Across the border, Yvette gets inadvertently caught up with a human trafficking and prostitution ring run by the nefarious Martinez brothers psychopathically played with vigour by Spanish stars Sergio Peris-Mencheta starring as Hugo and Oscar Jaenada (Snatched, The Cold Light of Day, Pirates of the Caribbean: On Stranger Tides) starring as the cocaine sniffing Victor.

Naturally everything goes tragically pear-shaped down South, forcing Rambo to come to Mexico and confront the Martinez brothers. After being mercilessly beaten up, Rambo is nursed back to health by freelance journalist Carmen Delgado played by Spanish star Paz Vega (Grace of Monaco, Kill the Messenger, I’m So Excited!) who is determined to avenge the death of her younger sister who was killed by the Martinez brothers.

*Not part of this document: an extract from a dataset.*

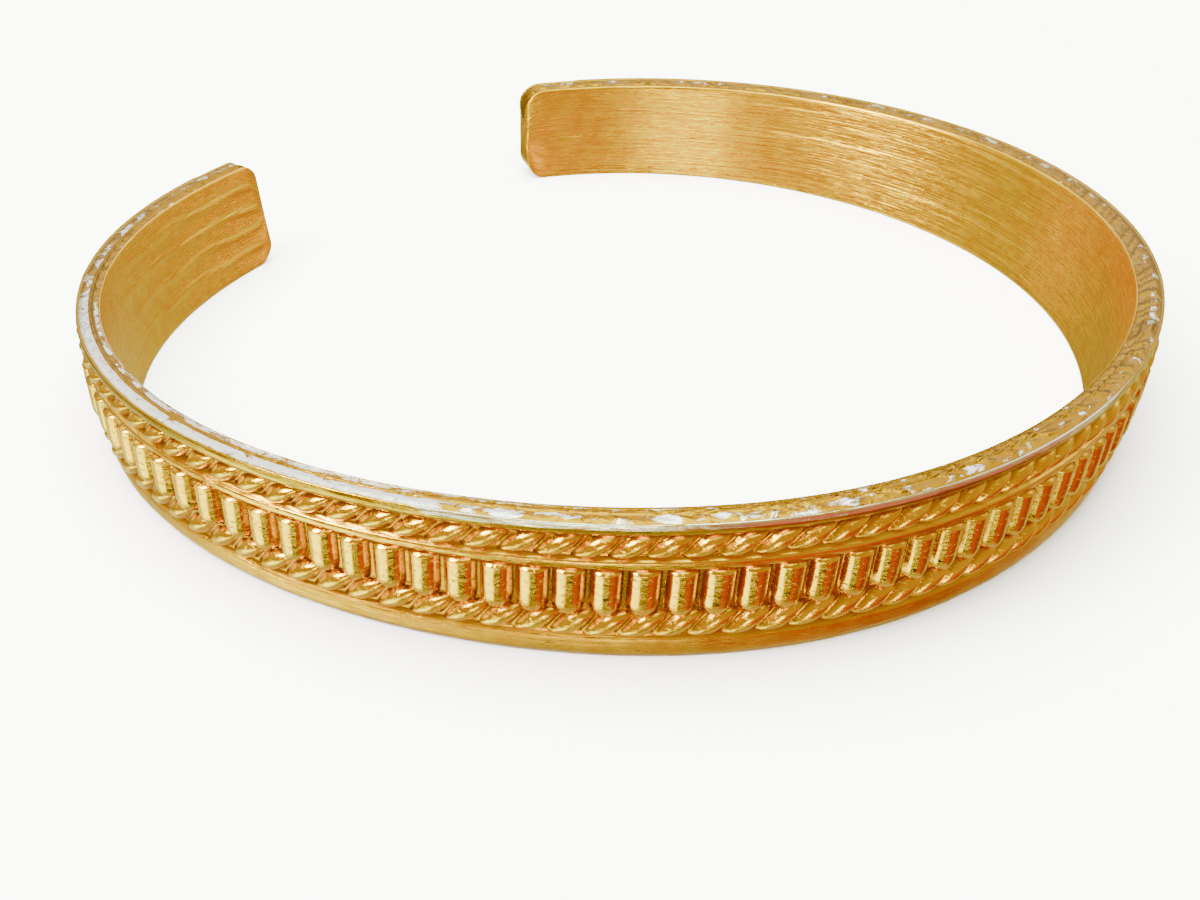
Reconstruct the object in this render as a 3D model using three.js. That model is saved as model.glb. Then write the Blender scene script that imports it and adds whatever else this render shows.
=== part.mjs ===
// Cuff bracelet: one cast and gilded silver band, bent to an open oval and lying on its side.
// Millimetres, +Z up. The band stands on its lower edge on z = 0, and the gap between its
// ends faces +Y. Its outer face carries, from the top down, a round rim, a rope row,
// a fillet, a row of gadroon tongues, a second rope row and a foot band.

import * as THREE from 'three';

// Driving dimensions
const INSIDE_RADIUS = 30; // mean radius of the inner upper edge
const FRONT_HEIGHT = 9.4; // height of the band where it is tallest
const BACK_HEIGHT = 6.1; // height that it tapers to on the other side
const TALLEST_TURN = -17; // degrees that the tallest place lies off the front, clockwise
const LAND_WIDTH = 1.4; // mean wall thickness at the upper edge
const WALL_SWING = 0.18; // the wall is this much thicker on its right and thinner on its left
const FOOT_WIDTH = 1.95; // mean wall thickness at the lower edge
const FLARE = 1.75; // how far the inner wall leans out from foot to land
const GAP_ANGLE = 46; // degrees left open between the two ends
const GADROON_PITCH = 1.83; // spacing of the tongues along the outer face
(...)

When Rambo suffers his own personal tragedy, all hell breaks loose as he fortifies his ranch and lures the heavily armed Hugo Martinez back to Arizona for a final bloodthirsty, knife throwing revenge filled finale which is so violent that it makes the Emmy winning HBO series Game of Thrones look like Noddy’s Picnic.

If audiences love a bloodthirsty action-packed revenge thriller, then Rambo: Last Blood is definitely recommended viewing. Surprisingly, I quite enjoyed Rambo: Last Blood more than I expected mainly because the pacing of the film was balanced so that as an audience member you do feel thoroughly vindicated once the last Mexican heart has been ripped out of their bloodied chest.

Rambo: Last Blood gets a film rating of 7 out of 10 is strictly for fans of violent revenge thrillers.

Please note that the action packed finale sequence is extremely brutal viewing and that most of the dialogue is in Spanish with English subtitles which adds to the authenticity of the story.